*Items*:
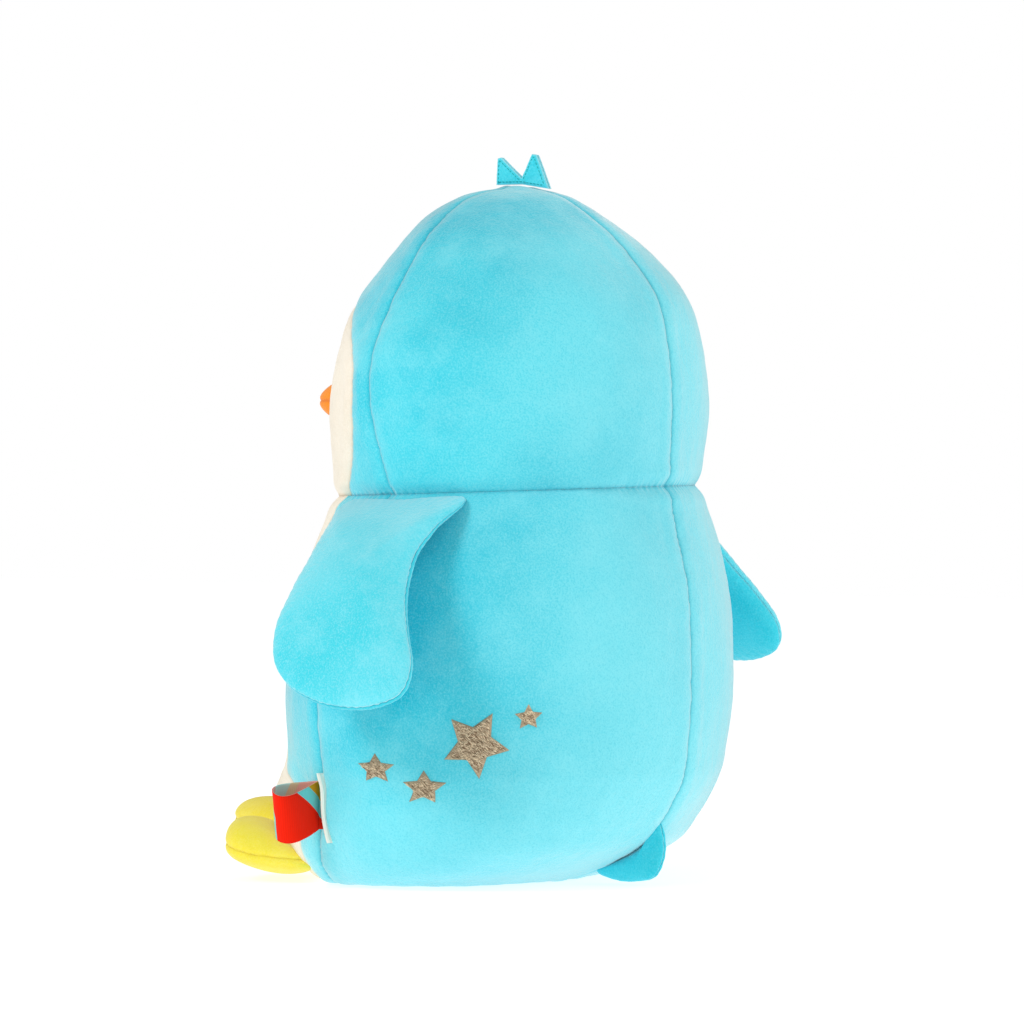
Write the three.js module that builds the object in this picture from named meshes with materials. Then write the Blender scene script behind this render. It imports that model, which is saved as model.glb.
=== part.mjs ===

==

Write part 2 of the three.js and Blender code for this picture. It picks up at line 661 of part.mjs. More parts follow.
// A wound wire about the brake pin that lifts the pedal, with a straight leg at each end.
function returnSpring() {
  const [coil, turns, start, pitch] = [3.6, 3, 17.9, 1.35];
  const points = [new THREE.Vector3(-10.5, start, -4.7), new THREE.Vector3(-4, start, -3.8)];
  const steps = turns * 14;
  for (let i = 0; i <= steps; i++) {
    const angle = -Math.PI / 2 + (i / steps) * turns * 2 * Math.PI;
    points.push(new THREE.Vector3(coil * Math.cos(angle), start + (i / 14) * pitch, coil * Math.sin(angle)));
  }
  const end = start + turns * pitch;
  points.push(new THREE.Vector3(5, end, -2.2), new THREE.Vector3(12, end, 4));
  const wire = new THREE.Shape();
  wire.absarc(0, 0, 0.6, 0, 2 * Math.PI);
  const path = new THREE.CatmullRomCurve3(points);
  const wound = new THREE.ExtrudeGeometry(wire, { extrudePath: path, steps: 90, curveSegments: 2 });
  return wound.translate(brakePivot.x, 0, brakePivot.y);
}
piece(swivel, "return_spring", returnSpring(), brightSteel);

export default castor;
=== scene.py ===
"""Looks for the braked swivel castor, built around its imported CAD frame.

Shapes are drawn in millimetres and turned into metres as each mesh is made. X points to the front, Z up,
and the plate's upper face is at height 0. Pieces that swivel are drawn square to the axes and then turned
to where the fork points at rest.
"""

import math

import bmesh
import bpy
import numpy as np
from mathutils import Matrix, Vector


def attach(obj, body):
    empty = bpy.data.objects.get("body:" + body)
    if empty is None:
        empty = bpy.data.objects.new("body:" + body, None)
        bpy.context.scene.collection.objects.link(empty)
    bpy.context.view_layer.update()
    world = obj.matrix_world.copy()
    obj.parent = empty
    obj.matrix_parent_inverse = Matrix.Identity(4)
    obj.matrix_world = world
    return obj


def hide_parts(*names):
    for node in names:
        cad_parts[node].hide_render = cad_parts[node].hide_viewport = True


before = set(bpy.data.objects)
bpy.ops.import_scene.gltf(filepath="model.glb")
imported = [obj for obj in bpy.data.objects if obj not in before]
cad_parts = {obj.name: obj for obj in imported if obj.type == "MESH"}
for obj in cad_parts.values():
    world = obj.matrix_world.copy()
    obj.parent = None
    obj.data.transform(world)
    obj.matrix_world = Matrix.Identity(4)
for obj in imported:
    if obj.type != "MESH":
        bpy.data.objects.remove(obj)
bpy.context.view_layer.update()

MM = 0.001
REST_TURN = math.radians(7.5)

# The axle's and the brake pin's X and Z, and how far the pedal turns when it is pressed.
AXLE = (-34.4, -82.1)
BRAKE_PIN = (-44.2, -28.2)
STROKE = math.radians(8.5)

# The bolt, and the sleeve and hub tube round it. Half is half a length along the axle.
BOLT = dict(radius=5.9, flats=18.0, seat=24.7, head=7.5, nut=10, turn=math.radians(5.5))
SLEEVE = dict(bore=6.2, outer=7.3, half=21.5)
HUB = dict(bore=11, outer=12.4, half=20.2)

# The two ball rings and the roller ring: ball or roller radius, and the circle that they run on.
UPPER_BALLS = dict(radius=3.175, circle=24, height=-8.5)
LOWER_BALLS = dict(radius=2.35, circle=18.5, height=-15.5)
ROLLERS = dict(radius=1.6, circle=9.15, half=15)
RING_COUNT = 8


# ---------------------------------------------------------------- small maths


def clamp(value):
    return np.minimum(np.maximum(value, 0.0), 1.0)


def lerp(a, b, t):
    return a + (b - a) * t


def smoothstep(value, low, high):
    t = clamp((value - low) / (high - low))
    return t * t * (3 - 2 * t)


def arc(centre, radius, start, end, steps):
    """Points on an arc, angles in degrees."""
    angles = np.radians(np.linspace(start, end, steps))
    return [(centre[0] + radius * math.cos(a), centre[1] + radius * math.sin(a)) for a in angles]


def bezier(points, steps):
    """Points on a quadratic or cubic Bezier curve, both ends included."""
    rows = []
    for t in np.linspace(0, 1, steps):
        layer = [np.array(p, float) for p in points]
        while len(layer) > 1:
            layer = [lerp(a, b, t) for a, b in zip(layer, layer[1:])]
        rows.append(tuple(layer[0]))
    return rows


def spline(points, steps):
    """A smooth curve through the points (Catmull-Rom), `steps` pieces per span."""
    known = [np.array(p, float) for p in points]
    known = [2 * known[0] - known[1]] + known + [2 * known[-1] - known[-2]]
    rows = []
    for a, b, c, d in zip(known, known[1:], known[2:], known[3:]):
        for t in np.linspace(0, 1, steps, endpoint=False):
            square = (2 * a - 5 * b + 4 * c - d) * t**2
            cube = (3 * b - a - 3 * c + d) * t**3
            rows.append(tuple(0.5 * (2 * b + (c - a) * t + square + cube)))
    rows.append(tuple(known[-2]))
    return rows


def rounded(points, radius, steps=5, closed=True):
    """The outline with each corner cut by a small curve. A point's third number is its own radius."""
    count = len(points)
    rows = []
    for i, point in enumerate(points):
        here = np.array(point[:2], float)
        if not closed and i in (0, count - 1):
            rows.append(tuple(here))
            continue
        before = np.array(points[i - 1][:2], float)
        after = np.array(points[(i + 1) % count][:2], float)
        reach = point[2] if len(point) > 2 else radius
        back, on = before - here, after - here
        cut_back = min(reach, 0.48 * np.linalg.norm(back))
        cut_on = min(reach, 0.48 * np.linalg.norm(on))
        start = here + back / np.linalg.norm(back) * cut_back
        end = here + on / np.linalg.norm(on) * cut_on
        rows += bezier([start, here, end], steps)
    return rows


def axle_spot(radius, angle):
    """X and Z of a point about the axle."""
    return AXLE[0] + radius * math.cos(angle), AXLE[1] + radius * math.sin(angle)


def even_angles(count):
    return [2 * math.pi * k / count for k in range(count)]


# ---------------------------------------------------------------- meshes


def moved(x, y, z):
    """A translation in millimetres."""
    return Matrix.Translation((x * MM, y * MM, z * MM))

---

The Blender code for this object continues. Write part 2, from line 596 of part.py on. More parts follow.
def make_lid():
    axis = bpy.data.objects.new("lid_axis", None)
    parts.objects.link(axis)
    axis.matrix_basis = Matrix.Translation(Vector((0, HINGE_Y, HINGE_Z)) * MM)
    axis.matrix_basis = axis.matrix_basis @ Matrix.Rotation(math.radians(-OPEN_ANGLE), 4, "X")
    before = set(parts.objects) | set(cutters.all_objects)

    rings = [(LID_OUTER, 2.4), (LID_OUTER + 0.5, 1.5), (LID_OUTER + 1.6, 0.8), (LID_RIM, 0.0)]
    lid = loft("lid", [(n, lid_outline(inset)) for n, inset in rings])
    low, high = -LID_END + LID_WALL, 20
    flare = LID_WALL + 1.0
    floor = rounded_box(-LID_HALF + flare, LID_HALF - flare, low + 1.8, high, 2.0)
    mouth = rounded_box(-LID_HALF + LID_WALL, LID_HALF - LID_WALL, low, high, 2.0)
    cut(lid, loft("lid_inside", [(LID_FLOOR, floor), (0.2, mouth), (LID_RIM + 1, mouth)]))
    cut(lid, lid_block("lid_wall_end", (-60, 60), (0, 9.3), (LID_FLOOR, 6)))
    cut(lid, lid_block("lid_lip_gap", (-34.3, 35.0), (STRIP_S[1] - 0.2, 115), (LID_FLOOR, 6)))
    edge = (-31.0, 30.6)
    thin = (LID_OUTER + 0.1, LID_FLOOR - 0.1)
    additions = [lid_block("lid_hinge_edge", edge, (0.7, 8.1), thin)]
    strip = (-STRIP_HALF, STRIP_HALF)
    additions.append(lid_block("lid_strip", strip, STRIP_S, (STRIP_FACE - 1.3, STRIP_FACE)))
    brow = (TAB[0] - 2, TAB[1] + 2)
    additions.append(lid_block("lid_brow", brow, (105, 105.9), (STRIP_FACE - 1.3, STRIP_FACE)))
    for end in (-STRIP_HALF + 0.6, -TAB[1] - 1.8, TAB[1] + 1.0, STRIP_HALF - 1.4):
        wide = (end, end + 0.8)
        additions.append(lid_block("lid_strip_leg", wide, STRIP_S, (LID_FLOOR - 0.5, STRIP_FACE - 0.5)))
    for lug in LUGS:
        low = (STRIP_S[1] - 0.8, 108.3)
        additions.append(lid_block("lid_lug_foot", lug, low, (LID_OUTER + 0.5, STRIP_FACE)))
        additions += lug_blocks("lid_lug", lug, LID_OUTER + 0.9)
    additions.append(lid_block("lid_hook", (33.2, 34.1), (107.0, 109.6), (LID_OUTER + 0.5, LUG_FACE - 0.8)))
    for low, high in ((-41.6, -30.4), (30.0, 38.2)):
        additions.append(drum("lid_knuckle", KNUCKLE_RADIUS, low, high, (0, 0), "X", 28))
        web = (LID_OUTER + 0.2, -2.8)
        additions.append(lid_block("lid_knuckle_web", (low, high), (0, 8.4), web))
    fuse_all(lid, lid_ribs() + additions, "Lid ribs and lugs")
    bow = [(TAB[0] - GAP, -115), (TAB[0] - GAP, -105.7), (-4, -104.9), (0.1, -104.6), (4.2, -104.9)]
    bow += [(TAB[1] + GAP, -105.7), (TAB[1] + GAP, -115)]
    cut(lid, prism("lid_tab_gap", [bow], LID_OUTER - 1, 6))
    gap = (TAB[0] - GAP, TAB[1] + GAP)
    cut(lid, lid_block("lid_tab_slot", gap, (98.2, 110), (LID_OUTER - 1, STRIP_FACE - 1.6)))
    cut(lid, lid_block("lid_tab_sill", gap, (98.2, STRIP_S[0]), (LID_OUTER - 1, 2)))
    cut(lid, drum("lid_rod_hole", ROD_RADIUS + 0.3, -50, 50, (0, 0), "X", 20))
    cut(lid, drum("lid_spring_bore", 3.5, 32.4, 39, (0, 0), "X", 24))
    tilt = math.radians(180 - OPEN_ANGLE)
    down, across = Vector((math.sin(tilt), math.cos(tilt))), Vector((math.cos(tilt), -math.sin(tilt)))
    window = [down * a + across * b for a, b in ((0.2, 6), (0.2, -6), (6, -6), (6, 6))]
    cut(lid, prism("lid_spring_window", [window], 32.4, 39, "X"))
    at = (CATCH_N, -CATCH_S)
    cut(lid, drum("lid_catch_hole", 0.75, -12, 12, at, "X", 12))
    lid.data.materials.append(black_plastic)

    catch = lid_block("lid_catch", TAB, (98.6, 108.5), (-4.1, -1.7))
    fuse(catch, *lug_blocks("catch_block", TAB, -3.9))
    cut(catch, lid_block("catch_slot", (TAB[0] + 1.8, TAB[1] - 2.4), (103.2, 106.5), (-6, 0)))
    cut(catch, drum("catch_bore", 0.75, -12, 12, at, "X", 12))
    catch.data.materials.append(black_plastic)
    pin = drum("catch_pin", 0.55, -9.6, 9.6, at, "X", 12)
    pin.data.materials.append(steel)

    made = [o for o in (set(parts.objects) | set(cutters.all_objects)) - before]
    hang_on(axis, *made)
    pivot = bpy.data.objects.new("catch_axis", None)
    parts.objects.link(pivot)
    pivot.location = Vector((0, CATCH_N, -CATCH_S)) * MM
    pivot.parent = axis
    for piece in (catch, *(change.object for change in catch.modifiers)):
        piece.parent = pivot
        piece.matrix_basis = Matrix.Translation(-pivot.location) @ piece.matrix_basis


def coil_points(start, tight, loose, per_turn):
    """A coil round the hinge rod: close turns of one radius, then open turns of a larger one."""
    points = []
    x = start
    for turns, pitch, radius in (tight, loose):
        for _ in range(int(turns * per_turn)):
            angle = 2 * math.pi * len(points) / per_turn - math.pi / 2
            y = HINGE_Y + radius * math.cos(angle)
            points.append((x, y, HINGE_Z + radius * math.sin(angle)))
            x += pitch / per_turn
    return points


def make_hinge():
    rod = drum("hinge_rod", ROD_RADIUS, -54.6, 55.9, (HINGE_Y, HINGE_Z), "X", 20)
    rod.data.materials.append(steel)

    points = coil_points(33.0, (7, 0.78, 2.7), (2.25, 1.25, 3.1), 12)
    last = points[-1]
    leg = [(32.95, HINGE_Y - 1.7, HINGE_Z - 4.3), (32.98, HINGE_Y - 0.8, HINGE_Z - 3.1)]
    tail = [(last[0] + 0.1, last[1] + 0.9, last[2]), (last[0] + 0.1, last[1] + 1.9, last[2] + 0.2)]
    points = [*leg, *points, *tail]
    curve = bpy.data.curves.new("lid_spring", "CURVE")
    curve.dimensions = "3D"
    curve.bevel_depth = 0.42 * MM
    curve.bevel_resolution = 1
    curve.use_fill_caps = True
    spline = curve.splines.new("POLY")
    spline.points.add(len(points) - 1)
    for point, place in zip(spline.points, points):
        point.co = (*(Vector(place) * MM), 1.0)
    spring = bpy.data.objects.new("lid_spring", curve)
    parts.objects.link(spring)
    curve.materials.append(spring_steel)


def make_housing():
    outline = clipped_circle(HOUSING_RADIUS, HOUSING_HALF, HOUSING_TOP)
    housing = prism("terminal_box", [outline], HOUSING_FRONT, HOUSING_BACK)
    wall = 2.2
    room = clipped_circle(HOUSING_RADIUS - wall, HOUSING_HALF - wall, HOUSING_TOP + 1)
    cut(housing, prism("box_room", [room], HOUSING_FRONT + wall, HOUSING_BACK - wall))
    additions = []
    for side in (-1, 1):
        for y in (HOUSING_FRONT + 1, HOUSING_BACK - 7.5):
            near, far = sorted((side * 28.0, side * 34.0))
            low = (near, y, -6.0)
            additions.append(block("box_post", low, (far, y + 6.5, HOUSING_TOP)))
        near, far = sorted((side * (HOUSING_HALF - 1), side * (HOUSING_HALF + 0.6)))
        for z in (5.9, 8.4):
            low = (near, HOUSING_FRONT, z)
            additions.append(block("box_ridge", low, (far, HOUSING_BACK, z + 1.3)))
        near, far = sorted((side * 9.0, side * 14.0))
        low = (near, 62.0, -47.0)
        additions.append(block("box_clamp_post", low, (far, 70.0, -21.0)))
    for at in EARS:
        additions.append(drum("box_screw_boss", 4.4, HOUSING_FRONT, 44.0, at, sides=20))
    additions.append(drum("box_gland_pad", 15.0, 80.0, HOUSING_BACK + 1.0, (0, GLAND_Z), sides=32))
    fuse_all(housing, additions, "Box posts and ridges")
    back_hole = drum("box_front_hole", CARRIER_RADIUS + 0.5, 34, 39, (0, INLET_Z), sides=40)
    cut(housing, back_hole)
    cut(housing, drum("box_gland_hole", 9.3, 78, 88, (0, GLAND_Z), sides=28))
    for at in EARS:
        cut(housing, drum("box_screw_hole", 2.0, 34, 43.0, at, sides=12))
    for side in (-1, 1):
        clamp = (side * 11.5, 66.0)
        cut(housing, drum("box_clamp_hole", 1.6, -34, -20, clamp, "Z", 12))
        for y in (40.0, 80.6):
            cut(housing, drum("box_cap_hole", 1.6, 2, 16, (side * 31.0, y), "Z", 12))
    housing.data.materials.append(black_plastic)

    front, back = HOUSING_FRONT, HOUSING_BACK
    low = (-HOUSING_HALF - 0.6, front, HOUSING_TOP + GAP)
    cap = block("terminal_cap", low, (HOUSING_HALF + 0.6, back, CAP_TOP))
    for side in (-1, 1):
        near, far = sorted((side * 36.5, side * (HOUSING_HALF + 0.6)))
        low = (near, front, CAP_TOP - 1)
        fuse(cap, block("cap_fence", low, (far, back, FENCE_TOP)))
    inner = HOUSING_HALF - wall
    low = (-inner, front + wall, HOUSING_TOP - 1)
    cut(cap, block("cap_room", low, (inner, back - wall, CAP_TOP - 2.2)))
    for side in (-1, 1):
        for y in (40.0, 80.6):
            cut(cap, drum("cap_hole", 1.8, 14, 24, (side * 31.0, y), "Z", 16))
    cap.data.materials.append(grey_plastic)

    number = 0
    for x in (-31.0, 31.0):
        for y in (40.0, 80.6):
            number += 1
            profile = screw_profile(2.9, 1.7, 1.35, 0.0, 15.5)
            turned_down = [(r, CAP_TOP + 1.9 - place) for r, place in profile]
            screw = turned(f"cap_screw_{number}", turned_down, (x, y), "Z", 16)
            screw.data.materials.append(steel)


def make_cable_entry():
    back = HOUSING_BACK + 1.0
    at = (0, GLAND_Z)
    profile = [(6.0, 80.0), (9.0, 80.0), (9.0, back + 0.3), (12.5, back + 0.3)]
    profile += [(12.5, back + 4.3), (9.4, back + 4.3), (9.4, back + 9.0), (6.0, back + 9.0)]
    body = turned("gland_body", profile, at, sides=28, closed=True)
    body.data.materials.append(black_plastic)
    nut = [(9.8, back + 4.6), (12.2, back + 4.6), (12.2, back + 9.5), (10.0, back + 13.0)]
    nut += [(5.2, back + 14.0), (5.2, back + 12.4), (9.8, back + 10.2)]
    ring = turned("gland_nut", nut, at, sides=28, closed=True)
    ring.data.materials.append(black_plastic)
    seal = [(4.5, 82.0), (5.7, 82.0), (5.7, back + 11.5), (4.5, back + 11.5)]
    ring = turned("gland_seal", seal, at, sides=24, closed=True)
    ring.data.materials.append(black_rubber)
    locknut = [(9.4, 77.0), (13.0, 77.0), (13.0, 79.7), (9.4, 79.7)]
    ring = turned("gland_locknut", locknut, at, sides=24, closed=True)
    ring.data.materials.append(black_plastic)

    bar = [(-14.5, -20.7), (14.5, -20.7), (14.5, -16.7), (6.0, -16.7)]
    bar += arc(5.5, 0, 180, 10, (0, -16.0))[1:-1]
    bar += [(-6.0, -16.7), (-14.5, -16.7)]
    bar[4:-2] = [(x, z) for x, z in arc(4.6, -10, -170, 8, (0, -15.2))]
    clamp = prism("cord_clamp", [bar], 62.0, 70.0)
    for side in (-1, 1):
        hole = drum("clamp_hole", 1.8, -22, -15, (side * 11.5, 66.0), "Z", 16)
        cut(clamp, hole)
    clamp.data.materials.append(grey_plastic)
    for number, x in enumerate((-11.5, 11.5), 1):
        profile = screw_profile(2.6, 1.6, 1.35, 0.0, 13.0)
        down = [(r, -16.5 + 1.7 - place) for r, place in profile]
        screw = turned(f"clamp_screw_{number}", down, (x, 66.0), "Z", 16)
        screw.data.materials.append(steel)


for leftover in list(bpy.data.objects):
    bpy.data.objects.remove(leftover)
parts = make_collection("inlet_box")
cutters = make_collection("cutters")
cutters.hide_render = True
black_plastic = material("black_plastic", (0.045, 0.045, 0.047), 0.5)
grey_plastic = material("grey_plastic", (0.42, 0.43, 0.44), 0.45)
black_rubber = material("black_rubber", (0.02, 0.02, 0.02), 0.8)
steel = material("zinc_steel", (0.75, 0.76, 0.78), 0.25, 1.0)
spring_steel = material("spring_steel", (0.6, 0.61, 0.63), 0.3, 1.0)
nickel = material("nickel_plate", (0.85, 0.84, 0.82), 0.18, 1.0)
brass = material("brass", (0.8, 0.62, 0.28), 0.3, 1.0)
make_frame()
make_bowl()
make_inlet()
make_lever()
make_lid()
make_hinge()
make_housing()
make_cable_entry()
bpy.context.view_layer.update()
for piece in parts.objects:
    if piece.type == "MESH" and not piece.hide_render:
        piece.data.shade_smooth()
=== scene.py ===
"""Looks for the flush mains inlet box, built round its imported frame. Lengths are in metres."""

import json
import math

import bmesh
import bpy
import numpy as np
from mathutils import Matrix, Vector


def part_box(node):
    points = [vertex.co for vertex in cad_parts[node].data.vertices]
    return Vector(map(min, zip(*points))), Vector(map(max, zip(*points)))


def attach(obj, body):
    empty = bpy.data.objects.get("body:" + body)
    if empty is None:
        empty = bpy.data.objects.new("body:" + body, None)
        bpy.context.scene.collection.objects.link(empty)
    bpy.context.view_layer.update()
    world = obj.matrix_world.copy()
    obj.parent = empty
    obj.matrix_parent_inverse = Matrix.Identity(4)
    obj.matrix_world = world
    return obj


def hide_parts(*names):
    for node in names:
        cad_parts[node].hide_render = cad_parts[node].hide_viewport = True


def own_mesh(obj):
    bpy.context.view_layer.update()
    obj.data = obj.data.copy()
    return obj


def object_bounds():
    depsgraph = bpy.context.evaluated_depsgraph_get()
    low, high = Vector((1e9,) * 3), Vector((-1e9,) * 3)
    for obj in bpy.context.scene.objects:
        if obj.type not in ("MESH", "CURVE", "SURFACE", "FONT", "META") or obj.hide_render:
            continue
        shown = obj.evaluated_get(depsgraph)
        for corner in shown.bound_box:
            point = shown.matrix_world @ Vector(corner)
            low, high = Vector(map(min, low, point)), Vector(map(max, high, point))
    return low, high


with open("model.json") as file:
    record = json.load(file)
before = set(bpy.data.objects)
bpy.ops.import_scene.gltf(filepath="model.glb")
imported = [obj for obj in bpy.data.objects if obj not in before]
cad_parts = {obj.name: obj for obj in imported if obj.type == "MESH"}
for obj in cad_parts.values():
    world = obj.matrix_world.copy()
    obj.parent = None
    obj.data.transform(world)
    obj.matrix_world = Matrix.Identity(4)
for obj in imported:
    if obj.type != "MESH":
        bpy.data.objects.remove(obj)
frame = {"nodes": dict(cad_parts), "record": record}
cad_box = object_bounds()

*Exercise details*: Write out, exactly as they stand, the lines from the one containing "for leftover in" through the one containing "obj.data = obj.data.copy()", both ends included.

*The solution*:
for leftover in list(bpy.data.objects):
    bpy.data.objects.remove(leftover)
parts = make_collection("inlet_box")
cutters = make_collection("cutters")
cutters.hide_render = True
black_plastic = material("black_plastic", (0.045, 0.045, 0.047), 0.5)
grey_plastic = material("grey_plastic", (0.42, 0.43, 0.44), 0.45)
black_rubber = material("black_rubber", (0.02, 0.02, 0.02), 0.8)
steel = material("zinc_steel", (0.75, 0.76, 0.78), 0.25, 1.0)
spring_steel = material("spring_steel", (0.6, 0.61, 0.63), 0.3, 1.0)
nickel = material("nickel_plate", (0.85, 0.84, 0.82), 0.18, 1.0)
brass = material("brass", (0.8, 0.62, 0.28), 0.3, 1.0)
make_frame()
make_bowl()
make_inlet()
make_lever()
make_lid()
make_hinge()
make_housing()
make_cable_entry()
bpy.context.view_layer.update()
for piece in parts.objects:
    if piece.type == "MESH" and not piece.hide_render:
        piece.data.shade_smooth()
=== scene.py ===
"""Looks for the flush mains inlet box, built round its imported frame. Lengths are in metres."""

import json
import math

import bmesh
import bpy
import numpy as np
from mathutils import Matrix, Vector


def part_box(node):
    points = [vertex.co for vertex in cad_parts[node].data.vertices]
    return Vector(map(min, zip(*points))), Vector(map(max, zip(*points)))


def attach(obj, body):
    empty = bpy.data.objects.get("body:" + body)
    if empty is None:
        empty = bpy.data.objects.new("body:" + body, None)
        bpy.context.scene.collection.objects.link(empty)
    bpy.context.view_layer.update()
    world = obj.matrix_world.copy()
    obj.parent = empty
    obj.matrix_parent_inverse = Matrix.Identity(4)
    obj.matrix_world = world
    return obj


def hide_parts(*names):
    for node in names:
        cad_parts[node].hide_render = cad_parts[node].hide_viewport = True


def own_mesh(obj):
    bpy.context.view_layer.update()
    obj.data = obj.data.copy()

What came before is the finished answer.